In his latest film, writer-director Taika Waititi stars as a version of Adolf Hitler who is the imaginary best friend of ten-year-old Hitler Youth member Jojo Betzler. Waititi’s Hitler has bad posture, ill-fitting uniform, a lazy accent and a nasty mind. He’s awful, but that isn’t news to anyone, least of all himself. Nothing about this Maori-Jewish filmmaker’s Hitler would permit him to be regarded as any sort of role-model.
1hr 48 mins
Director Taika Waititi
Jojo Rabbit Roman Griffin Davies
Adolf Hitler Taika Waititi
Elsa Korr Thomasin McKenzie
Rosie Betzler Scarlett Johansson
Captain Klenzendorf Sam Rockwell
UK release date 3 January 2020
Distributor Walt Disney
Jojo Rabbit focuses on its eponymous lead, a round-faced boy who struggles to stand out, but is staunch in his blind devotion to Hitler – even though the extent of Jojo’s passion for Nazism is that he is “massively into swastikas”. It’s a reductive logic, but one that infuses the film with a sense of whimsy that feels intentional. No one is here to educate about or avenge the horrors of the past – it’s all too silly for that; but it’s clear which side Waititi is on.

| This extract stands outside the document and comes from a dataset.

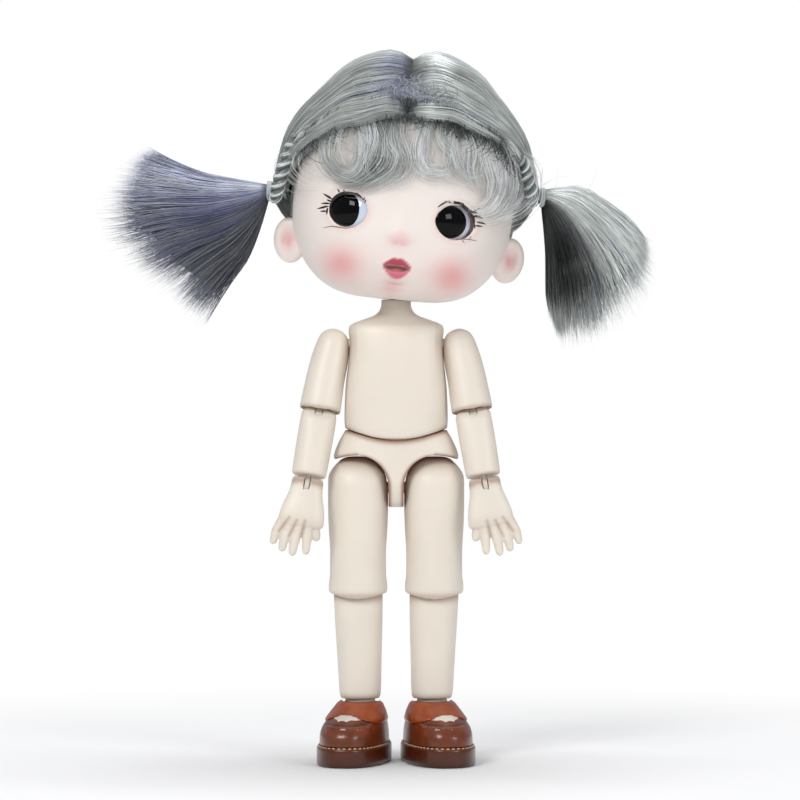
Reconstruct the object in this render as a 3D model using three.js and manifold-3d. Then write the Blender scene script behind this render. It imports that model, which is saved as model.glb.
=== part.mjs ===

The film centres on Jojo’s dilemma when he discovers that his mother Rosie (Scarlett Johansson as a gentle but sparkling rebel) is hiding a Jewish girl in their attic. He meets the girl, Elsa (a perfectly precise Thomasin McKenzie), and boils over with confusion. He’s never spoken to a Jew and has no one to tell him how to behave. His aggressive defences break down and give way to butterflies – both metaphorical and wonderfully literal. Prejudice bends, making room for a relationship that becomes deeply rewarding.
At a Hitler Youth camp, Jojo earns his nickname when he can’t bring himself to snap a rabbit’s neck. He dodges the violence of Captain Klenzendorf (Sam Rockwell, playing another convincing racist to add to his policeman in Three Billboards Outside Ebbing, Missouri, 2017) and his equally obtuse associates Fräulein Rahm (Rebel Wilson, whose nagging quirks fit perfectly with the deliberate annoyingness of it all) and his second-in-command Finkel (Alfie Allen) – as well as an eerily well-cast Stephen Merchant as Gestapo chief Deertz.
It might seem that Jojo Rabbit needs a moral purpose to earn its right to exist: this is a sticky subject, deployed with brazen humour, making it easy for someone to get hurt. But the sheer incompetence of nearly every character (apart from two women – the Jewish teen, and the German mother protecting her) gives credence to the idea that Jojo Rabbit’s sole intention is to push a good time as far as humanly possible: to laugh at stupidity, to cherish innocence, to find security in the possibility of love.
This is no thorough analysis of radicalisation or condemnation of ideological evil; the distance Waititi employs finds light in what was so dark, making the film witty, playful and always lucidly well-intentioned. As Jojo, newcomer Roman Griffin Davies puts in one of the most convincing child performances in years. The extremist adults meet a bitter end when deserved – nobody is redeemed for their crimes, but these fictional monsters have still clearly benefited from Waititi’s compassion for humanity. The film has been deeply embedded in its own niceness and sarcasm against inhumane evil, ever since it proudly announced its gleefully unsubtle ‘anti-hate satire’ tagline.
History isn’t up for debate, but the way each person remembers it can be. Jojo Rabbit will rub many viewers up the wrong way. But if you accept the premise that it is possible to find the material for a lighthearted, zany comedy in the Holocaust, this film does the best that could be done with it.